Sunday 24 April 2016

25th April 2016

NTS Survey

The abiding memory of this week has been getting to grips with the Red Flags from the GMC NTS Survey @gmcuk.

The Survey is still on going but two types of issue, if raised, require an emergency response from the Trust. In practice this means the response is rapidly delegated to the College Tutor with responsibility for that area of education. These issues are Patient Safety and Bullying & Undermining.

It is disappointing to hear that a trainee has felt Undermined via the medium of the anonymous NTS survey because it inevitably means it is too late for me to help them in real time. 

The Red Flag that popped up in T&O seems to have come from a particularly robust trauma meeting in the last three weeks of the attachment & by the time it surfaced through the Survey changeover had already happened and the trainee is lost in the wind.

Bullying & Undermining is endemic in the NHS, reportedly affecting 1:3 healthcare professionals. You'll know from a more recent paper drawn from the NHS Staff Survey results @ASPHFT came in the bottom third of Trusts for Staff happiness - but what is being done to address this?

It's a difficult problem. The Trust has a 'Dignity in the Workplace' Policy which will guide you but it may seem a daunting process. For trainees of any discipline, there is the shadow cast by concern that 'making a fuss' might jeopardise future references or employment. There's no denying that's a big issue and you may look on it as perhaps a four month attachment you've just got to power through & put behind you. But I put it to you that is not solution: it is a waste of valuable training time, a waste of talent and a risk, a very high risk that communication breakdowns such as this leave open the possibility of patient safety issues not being communicated either.

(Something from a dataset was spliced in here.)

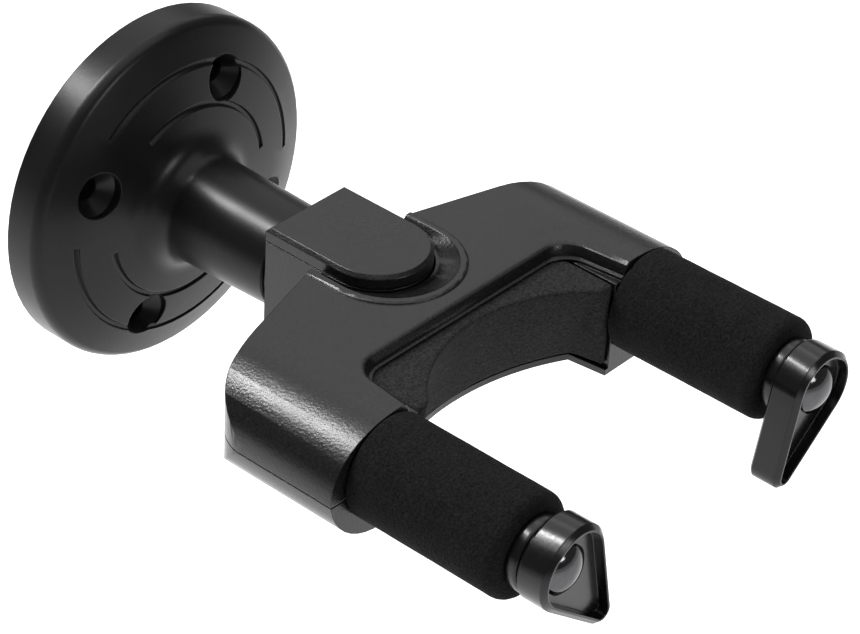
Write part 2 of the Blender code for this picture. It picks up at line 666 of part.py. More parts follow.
def add_arm(word, side, steel, nylon, foam, plastic, yoke):
    centre = (side * ARM_X, ARM_Z)
    profile = [(TUBE_BORE_R, TUBE_FRONT_Y), (TUBE_R, TUBE_FRONT_Y), (TUBE_R, FLANGE_Y[0])]
    profile += [(FLANGE_R, FLANGE_Y[0]), (FLANGE_R, FLANGE_Y[1]), (TUBE_R, FLANGE_Y[1])]
    profile += [(TUBE_R, TUBE_REAR_Y), (TUBE_BORE_R, TUBE_REAR_Y)]
    add_piece(f"{word}_arm_tube", turned("Y", centre, profile, 40), steel, yoke)

    front_edge = arc((SLEEVE_R - SLEEVE_EDGE_R, 0.0), SLEEVE_EDGE_R, 0.0, 90.0, 5)
    profile = [(TUBE_R + GAP, YOKE_FRONT_Y - GAP), (SLEEVE_R, YOKE_FRONT_Y - GAP)]
    profile += [(radius, SLEEVE_FRONT_Y + SLEEVE_EDGE_R - rise) for radius, rise in front_edge]
    profile.append((TUBE_R + GAP, SLEEVE_FRONT_Y))
    add_piece(f"{word}_foam_sleeve", turned("Y", centre, profile, 48), foam, yoke)

    shoulder_y = TUBE_FRONT_Y - GAP
    edge = arc((COLLAR_R - COLLAR_EDGE_R, 0.0), COLLAR_EDGE_R, 0.0, 90.0, 4)
    profile = [(SHAFT_R + GAP, shoulder_y + BUSH_LENGTH), (TUBE_BORE_R - GAP, shoulder_y + BUSH_LENGTH)]
    profile += [(TUBE_BORE_R - GAP, shoulder_y), (COLLAR_R, shoulder_y)]
    profile += [(radius, COLLAR_FRONT_Y + COLLAR_EDGE_R - rise) for radius, rise in edge]
    profile.append((SHAFT_R + GAP, COLLAR_FRONT_Y))
    add_piece(f"{word}_front_bush", turned("Y", centre, profile, 40), plastic, yoke)

    rear_y = TUBE_REAR_Y - 0.4
    rear_bush = tube("Y", centre, TUBE_BORE_R - GAP, SHAFT_R + GAP, rear_y - BUSH_LENGTH, rear_y)
    add_piece(f"{word}_rear_bush", rear_bush, nylon, yoke)


def tangent_angle(first, second):
    """The outward direction, in degrees, of the line that touches two circles on their right."""
    across = (second[0] - first[0], second[1] - first[1])
    lean = math.acos((first[2] - second[2]) / math.hypot(*across))
    return math.degrees(math.atan2(across[1], across[0]) - lean)


def teardrop(side, shrink):
    """The latch seen from the front: a taut line round three circles."""
    circles = (TIP_CIRCLE, HEAD_CIRCLE, CREST_CIRCLE)
    points = []
    for index, (u, v, radius) in enumerate(circles):
        start = tangent_angle(circles[index - 1], circles[index])
        end = tangent_angle(circles[index], circles[(index + 1) % 3])
        turn = (end - start) % 360.0
        points += arc((u, v), radius - shrink, start, start + turn, 2 + int(turn / 11.0))
    return [(side * (ARM_X + u), ARM_Z + v) for u, v in points]


def add_latch(word, side, plastic, steel, latch):
    centre = (side * ARM_X, ARM_Z)
    shaft = [(0.0, SHAFT_REAR_Y), (SHAFT_R, SHAFT_REAR_Y), (SHAFT_R, SHAFT_FRONT_Y)]
    shaft += [(1.6, SHAFT_FRONT_Y), (1.6, SHAFT_FRONT_Y + 9.0), (0.0, SHAFT_FRONT_Y + 9.0)]
    add_piece(f"{word}_latch_shaft", turned("Y", centre, shaft), steel, latch)

    low = math.radians(180.0 + LATCH_TURN / 2.0)
    pin = (side * (ARM_X + CRANK_THROW * math.cos(low)), ARM_Z + CRANK_THROW * math.sin(low))
    lean = math.degrees(math.acos((CRANK_HUB_R - PIN_BOSS_R) / CRANK_THROW))
    heading = math.degrees(low)
    hub = arc((0.0, 0.0), CRANK_HUB_R, heading + lean, heading + 360.0 - lean, 24)
    offset = (CRANK_THROW * math.cos(low), CRANK_THROW * math.sin(low))
    boss = arc(offset, PIN_BOSS_R, heading - lean, heading + lean, 10)
    outline = [(side * (ARM_X + u), ARM_Z + v) for u, v in hub + boss]
    crank = add_piece(f"{word}_crank", prism("Y", outline, CRANK_Y[0], CRANK_Y[1]), steel, latch)
    pin_shape = cylinder("Y", pin, PIN_R, CRANK_Y[0] + 0.8, BAR_Y[1] + 0.3, 20)
    combine(crank, "UNION", add_cutter(f"add_{word}_crank_pin", pin_shape))
    bore = cylinder("Y", centre, SHAFT_R + GAP, CRANK_Y[0] - 2.0, CRANK_Y[1] + 2.0)
    combine(crank, "DIFFERENCE", add_cutter(f"cut_{word}_crank_bore", bore))

    outline = teardrop(side, 0.0)
    levels = [(LEVER_REAR_Y, teardrop(side, 0.6)), (LEVER_REAR_Y - 0.6, outline)]
    levels += [(LEVER_RIM_Y + LEVER_CHAMFER, outline), (LEVER_RIM_Y + 0.2, teardrop(side, 0.8))]
    levels += [(LEVER_RIM_Y, teardrop(side, LEVER_CHAMFER)), (LEVER_RIM_Y, teardrop(side, LEVER_RIM_WIDTH))]
    levels.append((LEVER_FLOOR_Y, teardrop(side, LEVER_RIM_WIDTH + 0.3)))
    lever = add_piece(f"{word}_latch_lever", loft("Y", levels), plastic, latch)
    stepped = [(0.0, LEVER_REAR_Y + 2.0), (SHAFT_R + GAP, LEVER_REAR_Y + 2.0)]
    stepped += [(SHAFT_R + GAP, SHAFT_FRONT_Y - GAP), (1.6, SHAFT_FRONT_Y - GAP)]
    stepped += [(1.6, LEVER_FLOOR_Y - 2.0), (0.0, LEVER_FLOOR_Y - 2.0)]
    combine(lever, "DIFFERENCE", add_cutter(f"cut_{word}_lever_bore", turned("Y", centre, stepped)))

    face_y = LEVER_FLOOR_Y - GAP
    radius = (DOME_R ** 2 + DOME_HEIGHT ** 2) / (2.0 * DOME_HEIGHT)
    half_angle = math.degrees(math.asin(DOME_R / radius))
    dome = arc((0.0, DOME_HEIGHT - radius), radius, 90.0 - half_angle, 90.0, 8)
    profile = [(0.0, SHAFT_FRONT_Y + 8.0), (1.3, SHAFT_FRONT_Y + 8.0), (1.3, face_y), (DOME_R, face_y)]
    profile += [(x, face_y - rise) for x, rise in dome[1:-1]]
    profile.append((0.0, face_y - DOME_HEIGHT))
    add_piece(f"{word}_latch_screw", turned("Y", centre, profile, 36), steel, latch)


def clear_scene():
    for item in list(bpy.data.objects):
        bpy.data.objects.remove(item, do_unlink=True)


def main():
    clear_scene()
    cast_black = make_material("satin_black_casting", (0.018, 0.018, 0.02), 0.42, 0.0)
    moulded_black = make_material("moulded_black_plastic", (0.014, 0.014, 0.015), 0.38, 0.0)
    gloss_black = make_material("gloss_black_plastic", (0.01, 0.01, 0.011), 0.15, 0.0)
    foam_black = make_material("black_foam", (0.02, 0.02, 0.02), 0.95, 0.0)
    black_steel = make_material("black_steel", (0.03, 0.03, 0.032), 0.3, 0.9)
    zinc_steel = make_material("zinc_plated_steel", (0.55, 0.56, 0.58), 0.32, 1.0)
    natural_nylon = make_material("natural_nylon", (0.75, 0.73, 0.68), 0.5, 0.0)

    swivel = add_pivot("swivel_pivot", (0.0, BLOCK_REAR_Y, 0.0))
    yoke = add_pivot("yoke_pivot", (0.0, bar_middle_y(), 0.0), swivel)
    add_wall_plate(cast_black)
    add_swivel_hardware(zinc_steel, moulded_black, swivel)
    add_guide_block(moulded_black, swivel)
    add_lift_bar(zinc_steel, swivel)
    add_yoke_covers(moulded_black, yoke)
    add_cover_screws(zinc_steel, yoke)
    add_front_pad(foam_black, yoke)
    for word, side in (("left", -1), ("right", 1)):
        add_spring(word, side, zinc_steel, swivel)
        add_arm(word, side, zinc_steel, natural_nylon, foam_black, gloss_black, yoke)
        latch = add_pivot(f"{word}_latch_pivot", (side * ARM_X, COLLAR_FRONT_Y, ARM_Z), yoke)
        add_latch(word, side, gloss_black, black_steel, latch)


main()
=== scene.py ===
"""Wall hanger for a guitar: the finishes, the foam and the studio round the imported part.

Lengths are in metres unless a name ends in mm, and angles are in degrees. The wall is the
plane y = 0, the arms reach towards -Y and +Z is up.
"""

import math

import bmesh
import bpy
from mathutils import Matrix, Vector, noise


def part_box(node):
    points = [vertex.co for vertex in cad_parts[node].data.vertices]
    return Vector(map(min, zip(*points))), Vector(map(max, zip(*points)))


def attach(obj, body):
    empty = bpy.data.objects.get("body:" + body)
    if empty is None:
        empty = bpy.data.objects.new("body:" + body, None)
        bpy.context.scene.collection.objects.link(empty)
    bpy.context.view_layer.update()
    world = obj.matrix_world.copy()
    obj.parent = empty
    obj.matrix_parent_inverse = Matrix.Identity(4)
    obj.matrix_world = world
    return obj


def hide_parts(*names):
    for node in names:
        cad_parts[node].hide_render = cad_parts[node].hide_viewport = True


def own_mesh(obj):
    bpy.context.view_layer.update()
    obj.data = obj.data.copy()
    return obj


MM = 0.001
UP = Vector((0.0, 0.0, 1.0))

# How far a surface's normal turns before its edge shows, how round the edges look, and how
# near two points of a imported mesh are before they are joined.
SHARP_ANGLE = 32.0
EDGE_ROUND_MM = 0.3
EDGE_SAMPLES = 6
SAME_POINT_MM = 0.001

# Noise is stretched from this range before it drives a colour or a roughness.
NOISE_LOW = 0.3
NOISE_HIGH = 0.7

# Foam: the grid that its skin is built on, its cells, and its slow waviness.
FOAM_GRID_MM = 0.6
FOAM_CELL_MM = 1.5
FOAM_CELL_DEPTH_MM = 0.025
FOAM_WAVE_MM = 9.0
FOAM_WAVE_DEPTH_MM = 0.06

# Sleeves: the rear corner's rounding and the place of its middle point, the bevel at the front
# of the bore, the steps of the front corner's arc, and the depth that counts as the front face.
SLEEVE_REAR_EDGE_MM = 0.5
SLEEVE_REAR_MIDDLE_MM = 0.15
SLEEVE_BORE_BEVEL_MM = 0.3
SLEEVE_ARC_STEPS = 6
SLEEVE_FACE_DEPTH_MM = 0.1

# Pad: how its edges are rubbed round.
PAD_SMOOTH_FACTOR = 0.5
PAD_SMOOTH_PASSES = 8

# Return springs: turns, wire thickness, and the steps round a turn and round the wire.
SPRING_TURNS = 4
SPRING_WIRE_MM = 1.0
SPRING_STEPS = 48
WIRE_SIDES = 12

# Camera.
CAMERA_PLACE = (-0.4090, -0.4222, 0.3785)
CAMERA_AIM = (0.0102, -0.0750, -0.0055)
CAMERA_ROLL = 3.33
CAMERA_LENS_MM = 133.7
CAMERA_SENSOR_MM = 36.0
CAMERA_NEAR = 0.01

# Floor: its height and size, its brightness where it is palest, the share of that in its darker
# patches, their size, and its glow.
FLOOR_Z = -0.2
FLOOR_SIZE = 20.0
FLOOR_LEVEL = 0.92
FLOOR_PATCH_SHARE = 0.97
FLOOR_PATCH_MM = 300.0
FLOOR_GLOW = 0.5

# Studio. A soft box is its name, azimuth, elevation, distance, width, height and power.
STUDIO_MIDDLE = (0.0, -0.07, 0.0)
SOFT_BOXES = (
    ("back_right_box", 135.0, 38.0, 1.0, 0.9, 0.7, 1.9),
    ("back_left_strip", -155.0, 54.0, 1.0, 0.1, 0.4, 10.5),
    ("front_box", 4.0, 23.0, 1.1, 0.3, 0.3, 2.8),
    ("overhead_box", 90.0, 86.0, 1.1, 1.4, 1.4, 8.5),
)
SKY_STRENGTH = 0.16


# ---------------------------------------------------------------------------------------
# Materials
# ---------------------------------------------------------------------------------------


def grey(level):
    """The colour with this level in all three channels."""
    return (level, level, level)


def new_material(name, colour, roughness, metallic=0.0, specular=0.5):
    """A Principled material; returns it with its tree, its shader and a mapped coordinate."""
    material = bpy.data.materials.new(name)
    material.use_nodes = True
    tree = material.node_tree
    shader = tree.nodes["Principled BSDF"]
    shader.inputs["Base Color"].default_value = (*colour, 1.0)
    shader.inputs["Roughness"].default_value = roughness
    shader.inputs["Metallic"].default_value = metallic
    shader.inputs["Specular IOR Level"].default_value = specular
    place = tree.nodes.new("ShaderNodeTexCoord").outputs["Object"]
    return material, tree, shader, place


def noise_at(tree, place, size_mm, detail=2.0, roughness=0.5):
    """Noise whose features are about size_mm across."""
    node = tree.nodes.new("ShaderNodeTexNoise")
    node.inputs["Scale"].default_value = 1.0 / (size_mm * MM)
    node.inputs["Detail"].default_value = detail
    node.inputs["Roughness"].default_value = roughness
    tree.links.new(place, node.inputs["Vector"])
    return node.outputs["Fac"]


def cells_at(tree, place, size_mm):
    """Distance to the nearest cell centre, in cells about size_mm across."""
    node = tree.nodes.new("ShaderNodeTexVoronoi")
    node.inputs["Scale"].default_value = 1.0 / (size_mm * MM)
    tree.links.new(place, node.inputs["Vector"])
    return node.outputs["Distance"]


def between(tree, value, low, high):
    """The noise value mapped to the range from low to high."""
    node = tree.nodes.new("ShaderNodeMapRange")
    node.inputs["From Min"].default_value = NOISE_LOW
    node.inputs["From Max"].default_value = NOISE_HIGH
    node.inputs["To Min"].default_value = low
    node.inputs["To Max"].default_value = high
    tree.links.new(value, node.inputs["Value"])
    return node.outputs["Result"]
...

I have started completing Datix on 'challenging staff behaviours' on behalf of trainees just to get the bally things logged. I've done it three times so far, the first two keeping the trainees' names anonymous at their request & the third with their name in as they were quite happy for a number of reasons to go formal. 

Haven't heard any more about any of them, which is disappointing but not surprising in the case of the anonymous entries as the Trust cannot get into the nuts & bolts of the problems without talking to the complainant. 

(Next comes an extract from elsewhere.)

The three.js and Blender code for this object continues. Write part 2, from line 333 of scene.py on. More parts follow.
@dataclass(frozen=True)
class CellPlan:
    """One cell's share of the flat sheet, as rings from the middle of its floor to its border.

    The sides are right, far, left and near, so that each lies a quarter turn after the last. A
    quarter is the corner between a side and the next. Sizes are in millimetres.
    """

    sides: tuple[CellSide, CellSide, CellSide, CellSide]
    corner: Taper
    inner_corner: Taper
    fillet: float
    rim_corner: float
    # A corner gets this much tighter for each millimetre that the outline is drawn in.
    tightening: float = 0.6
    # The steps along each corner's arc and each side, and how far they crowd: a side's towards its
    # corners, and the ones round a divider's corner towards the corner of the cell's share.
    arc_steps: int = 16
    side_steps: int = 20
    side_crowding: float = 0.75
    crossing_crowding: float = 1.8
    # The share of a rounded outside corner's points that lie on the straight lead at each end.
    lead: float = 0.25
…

But I will keep trying for you so if that's something you want to consider if you've experienced challenging behaviour, let me know.

The Trauma Meeting

Other things we're doing - the Trauma Meeting is on the move. It's now in Fracture Clinic, a huge big space in comparison with the pressure cooker of a tiny room we were trying to shoehorn us all into. 

This is a temporary solution till we find a space nearer to theatres & Swan. Clinics still need to start on time and the room needs to be reset so having a space closer to the activity of the day makes more sense.

Consultant of the Week

Once our next two appointments come to pass (hope June) we will have enough bodies to man a Consultant of the Week roster, freeing someone up from elective work to stay on site at SPH, do a teaching ward round and an afternoon #clinic. This should give the longed-for continuity, availability, education & decision-making that we've all wanted but couldn't get agreed upon as we couldn't take the hit in the 18 week pathway (losing the elective commitment every time someone's on call).

Now however the LETB Visit highlighted to senior Board members that off-site on call as poor practice, and the perceived lack of senior decision-making commented upon as part of the Red Flag, we have the external support to put this plan into practice.

So let's see. It may help. It may not. But if you can, tell someone (your AES for starters) if you are feeling pressured at work so we can change things for you in time. It is such a shame to lose the training opportunity.

Competition

To celebrate the centenary of Lord Lister’s death and to recognise the significant contribution that he made to medicine and surgery, The Royal College of Surgeons of England and Johnson & Johnson are offering the annual RCS/J&J Lister Essay Prize Award.

The task is a 2,500 word essay on this topic: "What would Lord Lister have thought of the Shape of Training recommendations regarding the future of NHS surgical training and patient care?"